● Short task
Only the lines from the one containing "Keep writing the" down to the one containing "bpy.context.scene.camera = camera", inclusive, are to be quoted exactly.

※

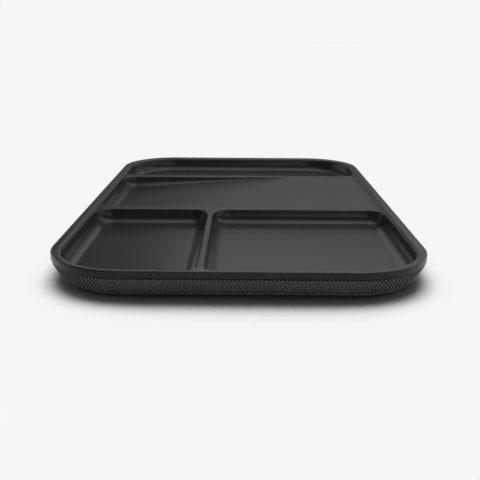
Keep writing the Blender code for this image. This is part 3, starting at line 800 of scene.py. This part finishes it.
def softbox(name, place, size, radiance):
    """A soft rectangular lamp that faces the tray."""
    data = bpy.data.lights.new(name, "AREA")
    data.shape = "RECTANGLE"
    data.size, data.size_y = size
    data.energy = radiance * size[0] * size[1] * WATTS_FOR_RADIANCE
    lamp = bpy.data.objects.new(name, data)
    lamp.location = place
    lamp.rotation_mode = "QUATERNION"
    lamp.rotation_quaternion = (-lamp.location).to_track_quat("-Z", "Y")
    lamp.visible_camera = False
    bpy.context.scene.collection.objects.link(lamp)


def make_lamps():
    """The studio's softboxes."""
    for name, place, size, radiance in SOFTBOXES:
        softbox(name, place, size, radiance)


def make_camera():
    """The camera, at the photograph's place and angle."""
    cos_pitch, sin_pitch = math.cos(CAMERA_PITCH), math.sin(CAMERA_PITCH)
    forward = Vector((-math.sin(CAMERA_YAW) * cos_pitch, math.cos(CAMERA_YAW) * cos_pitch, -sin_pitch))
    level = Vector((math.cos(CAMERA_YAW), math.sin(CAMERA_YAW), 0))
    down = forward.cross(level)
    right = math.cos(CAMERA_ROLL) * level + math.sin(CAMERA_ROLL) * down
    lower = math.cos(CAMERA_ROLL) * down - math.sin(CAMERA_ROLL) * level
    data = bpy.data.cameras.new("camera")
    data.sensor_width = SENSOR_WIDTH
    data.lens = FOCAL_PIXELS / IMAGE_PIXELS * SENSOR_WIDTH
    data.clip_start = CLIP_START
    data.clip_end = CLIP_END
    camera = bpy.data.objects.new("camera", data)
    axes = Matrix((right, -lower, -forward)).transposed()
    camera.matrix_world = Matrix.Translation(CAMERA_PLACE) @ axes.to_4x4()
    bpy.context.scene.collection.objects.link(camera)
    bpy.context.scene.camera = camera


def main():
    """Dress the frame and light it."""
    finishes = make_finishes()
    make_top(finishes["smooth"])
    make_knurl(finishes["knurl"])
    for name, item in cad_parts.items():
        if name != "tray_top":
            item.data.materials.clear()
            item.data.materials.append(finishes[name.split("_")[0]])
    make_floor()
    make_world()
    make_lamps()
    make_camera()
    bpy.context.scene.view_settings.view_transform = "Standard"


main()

※

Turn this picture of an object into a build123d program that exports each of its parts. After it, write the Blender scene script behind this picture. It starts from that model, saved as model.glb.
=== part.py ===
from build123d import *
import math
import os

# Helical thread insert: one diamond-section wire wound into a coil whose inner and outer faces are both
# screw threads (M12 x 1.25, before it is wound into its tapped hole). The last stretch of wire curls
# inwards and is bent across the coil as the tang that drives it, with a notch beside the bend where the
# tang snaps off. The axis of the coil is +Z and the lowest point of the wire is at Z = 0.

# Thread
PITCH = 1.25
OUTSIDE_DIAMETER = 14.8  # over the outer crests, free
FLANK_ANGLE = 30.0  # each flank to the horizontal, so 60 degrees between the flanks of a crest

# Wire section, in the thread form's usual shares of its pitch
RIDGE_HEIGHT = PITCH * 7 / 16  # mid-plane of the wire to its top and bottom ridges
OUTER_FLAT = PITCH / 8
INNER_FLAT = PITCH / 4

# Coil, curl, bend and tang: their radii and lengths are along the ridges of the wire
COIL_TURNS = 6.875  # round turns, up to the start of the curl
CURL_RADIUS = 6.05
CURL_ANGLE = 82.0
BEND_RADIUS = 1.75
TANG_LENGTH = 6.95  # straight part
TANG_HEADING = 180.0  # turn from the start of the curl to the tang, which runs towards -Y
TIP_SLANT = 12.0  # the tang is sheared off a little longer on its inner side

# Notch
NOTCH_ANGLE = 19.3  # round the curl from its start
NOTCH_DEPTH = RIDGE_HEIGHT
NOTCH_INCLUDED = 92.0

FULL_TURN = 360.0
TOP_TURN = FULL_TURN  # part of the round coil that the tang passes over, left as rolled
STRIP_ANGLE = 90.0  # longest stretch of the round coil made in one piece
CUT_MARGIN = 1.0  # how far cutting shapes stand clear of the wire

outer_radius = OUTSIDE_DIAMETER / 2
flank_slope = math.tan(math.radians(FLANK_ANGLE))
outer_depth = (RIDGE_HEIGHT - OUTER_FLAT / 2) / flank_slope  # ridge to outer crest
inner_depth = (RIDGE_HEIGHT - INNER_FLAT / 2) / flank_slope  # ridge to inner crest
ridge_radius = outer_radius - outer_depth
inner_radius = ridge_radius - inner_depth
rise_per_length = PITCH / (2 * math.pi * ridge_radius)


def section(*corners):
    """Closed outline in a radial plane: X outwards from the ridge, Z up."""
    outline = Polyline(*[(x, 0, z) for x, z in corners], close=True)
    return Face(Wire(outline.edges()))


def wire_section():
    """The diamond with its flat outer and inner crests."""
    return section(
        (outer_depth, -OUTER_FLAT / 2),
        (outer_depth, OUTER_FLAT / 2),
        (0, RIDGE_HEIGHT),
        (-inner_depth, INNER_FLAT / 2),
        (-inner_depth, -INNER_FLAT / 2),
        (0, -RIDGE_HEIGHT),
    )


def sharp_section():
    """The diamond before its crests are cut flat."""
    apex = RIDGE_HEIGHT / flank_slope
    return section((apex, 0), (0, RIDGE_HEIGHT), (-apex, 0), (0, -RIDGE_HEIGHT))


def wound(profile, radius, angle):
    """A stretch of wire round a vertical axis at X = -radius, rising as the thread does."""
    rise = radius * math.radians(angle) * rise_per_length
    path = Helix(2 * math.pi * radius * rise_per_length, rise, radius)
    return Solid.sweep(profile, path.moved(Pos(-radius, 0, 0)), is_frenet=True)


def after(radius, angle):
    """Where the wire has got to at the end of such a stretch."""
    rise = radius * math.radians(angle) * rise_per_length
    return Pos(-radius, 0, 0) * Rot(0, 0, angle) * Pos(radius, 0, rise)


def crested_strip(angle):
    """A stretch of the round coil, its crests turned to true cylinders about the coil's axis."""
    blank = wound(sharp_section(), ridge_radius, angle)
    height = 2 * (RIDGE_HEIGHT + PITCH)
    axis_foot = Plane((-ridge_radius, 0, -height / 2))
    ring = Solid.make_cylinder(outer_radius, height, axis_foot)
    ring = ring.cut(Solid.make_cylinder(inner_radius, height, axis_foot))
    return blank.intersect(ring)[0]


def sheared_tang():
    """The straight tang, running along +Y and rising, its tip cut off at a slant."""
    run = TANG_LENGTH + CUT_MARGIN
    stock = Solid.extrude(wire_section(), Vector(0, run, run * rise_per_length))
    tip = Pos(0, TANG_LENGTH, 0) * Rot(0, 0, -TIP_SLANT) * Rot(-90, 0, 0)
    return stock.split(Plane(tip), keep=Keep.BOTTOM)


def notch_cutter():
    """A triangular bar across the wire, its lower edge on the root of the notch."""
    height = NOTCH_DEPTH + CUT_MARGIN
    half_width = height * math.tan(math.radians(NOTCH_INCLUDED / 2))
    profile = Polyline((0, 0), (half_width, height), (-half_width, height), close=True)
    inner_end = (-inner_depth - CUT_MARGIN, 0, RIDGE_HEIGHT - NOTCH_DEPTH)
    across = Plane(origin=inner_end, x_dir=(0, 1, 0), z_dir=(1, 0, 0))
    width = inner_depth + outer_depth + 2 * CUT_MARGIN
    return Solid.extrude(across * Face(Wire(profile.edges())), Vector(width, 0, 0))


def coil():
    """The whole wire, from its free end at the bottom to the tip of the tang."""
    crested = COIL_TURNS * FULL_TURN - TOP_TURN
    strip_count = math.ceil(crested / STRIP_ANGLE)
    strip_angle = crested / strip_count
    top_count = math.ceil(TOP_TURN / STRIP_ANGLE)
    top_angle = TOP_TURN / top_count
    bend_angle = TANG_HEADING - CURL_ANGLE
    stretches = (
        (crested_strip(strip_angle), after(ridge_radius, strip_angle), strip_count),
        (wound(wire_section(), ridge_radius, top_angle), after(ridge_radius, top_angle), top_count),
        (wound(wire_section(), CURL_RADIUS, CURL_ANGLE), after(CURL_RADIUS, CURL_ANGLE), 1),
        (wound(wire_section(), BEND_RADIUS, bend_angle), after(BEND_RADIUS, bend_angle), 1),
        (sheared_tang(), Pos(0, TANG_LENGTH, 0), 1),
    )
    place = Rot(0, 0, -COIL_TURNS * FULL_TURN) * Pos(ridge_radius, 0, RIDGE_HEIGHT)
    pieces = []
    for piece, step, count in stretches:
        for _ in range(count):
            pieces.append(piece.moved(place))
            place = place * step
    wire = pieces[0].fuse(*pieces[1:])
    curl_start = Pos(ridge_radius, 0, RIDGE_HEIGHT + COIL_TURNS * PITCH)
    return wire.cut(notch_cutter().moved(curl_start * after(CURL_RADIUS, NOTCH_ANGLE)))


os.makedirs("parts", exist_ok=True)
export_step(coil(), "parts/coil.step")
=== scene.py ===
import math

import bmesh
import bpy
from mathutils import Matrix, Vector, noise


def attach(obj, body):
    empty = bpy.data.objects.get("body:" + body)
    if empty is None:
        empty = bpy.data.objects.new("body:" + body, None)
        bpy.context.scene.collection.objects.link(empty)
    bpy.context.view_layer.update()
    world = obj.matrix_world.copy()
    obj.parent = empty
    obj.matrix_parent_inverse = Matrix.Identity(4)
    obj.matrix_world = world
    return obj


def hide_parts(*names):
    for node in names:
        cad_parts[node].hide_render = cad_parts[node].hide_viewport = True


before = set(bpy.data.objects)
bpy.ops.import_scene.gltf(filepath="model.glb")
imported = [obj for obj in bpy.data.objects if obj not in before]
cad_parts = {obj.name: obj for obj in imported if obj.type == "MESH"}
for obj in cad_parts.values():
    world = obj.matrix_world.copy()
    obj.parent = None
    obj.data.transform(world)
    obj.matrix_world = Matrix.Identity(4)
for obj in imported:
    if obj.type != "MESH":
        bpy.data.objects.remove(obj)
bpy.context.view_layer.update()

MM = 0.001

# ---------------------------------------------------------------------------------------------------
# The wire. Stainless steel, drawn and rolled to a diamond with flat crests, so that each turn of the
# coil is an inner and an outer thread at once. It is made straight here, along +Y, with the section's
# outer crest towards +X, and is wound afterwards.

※

● Task answer
Keep writing the Blender code for this image. This is part 3, starting at line 800 of scene.py. This part finishes it.
def softbox(name, place, size, radiance):
    """A soft rectangular lamp that faces the tray."""
    data = bpy.data.lights.new(name, "AREA")
    data.shape = "RECTANGLE"
    data.size, data.size_y = size
    data.energy = radiance * size[0] * size[1] * WATTS_FOR_RADIANCE
    lamp = bpy.data.objects.new(name, data)
    lamp.location = place
    lamp.rotation_mode = "QUATERNION"
    lamp.rotation_quaternion = (-lamp.location).to_track_quat("-Z", "Y")
    lamp.visible_camera = False
    bpy.context.scene.collection.objects.link(lamp)


def make_lamps():
    """The studio's softboxes."""
    for name, place, size, radiance in SOFTBOXES:
        softbox(name, place, size, radiance)


def make_camera():
    """The camera, at the photograph's place and angle."""
    cos_pitch, sin_pitch = math.cos(CAMERA_PITCH), math.sin(CAMERA_PITCH)
    forward = Vector((-math.sin(CAMERA_YAW) * cos_pitch, math.cos(CAMERA_YAW) * cos_pitch, -sin_pitch))
    level = Vector((math.cos(CAMERA_YAW), math.sin(CAMERA_YAW), 0))
    down = forward.cross(level)
    right = math.cos(CAMERA_ROLL) * level + math.sin(CAMERA_ROLL) * down
    lower = math.cos(CAMERA_ROLL) * down - math.sin(CAMERA_ROLL) * level
    data = bpy.data.cameras.new("camera")
    data.sensor_width = SENSOR_WIDTH
    data.lens = FOCAL_PIXELS / IMAGE_PIXELS * SENSOR_WIDTH
    data.clip_start = CLIP_START
    data.clip_end = CLIP_END
    camera = bpy.data.objects.new("camera", data)
    axes = Matrix((right, -lower, -forward)).transposed()
    camera.matrix_world = Matrix.Translation(CAMERA_PLACE) @ axes.to_4x4()
    bpy.context.scene.collection.objects.link(camera)
    bpy.context.scene.camera = camera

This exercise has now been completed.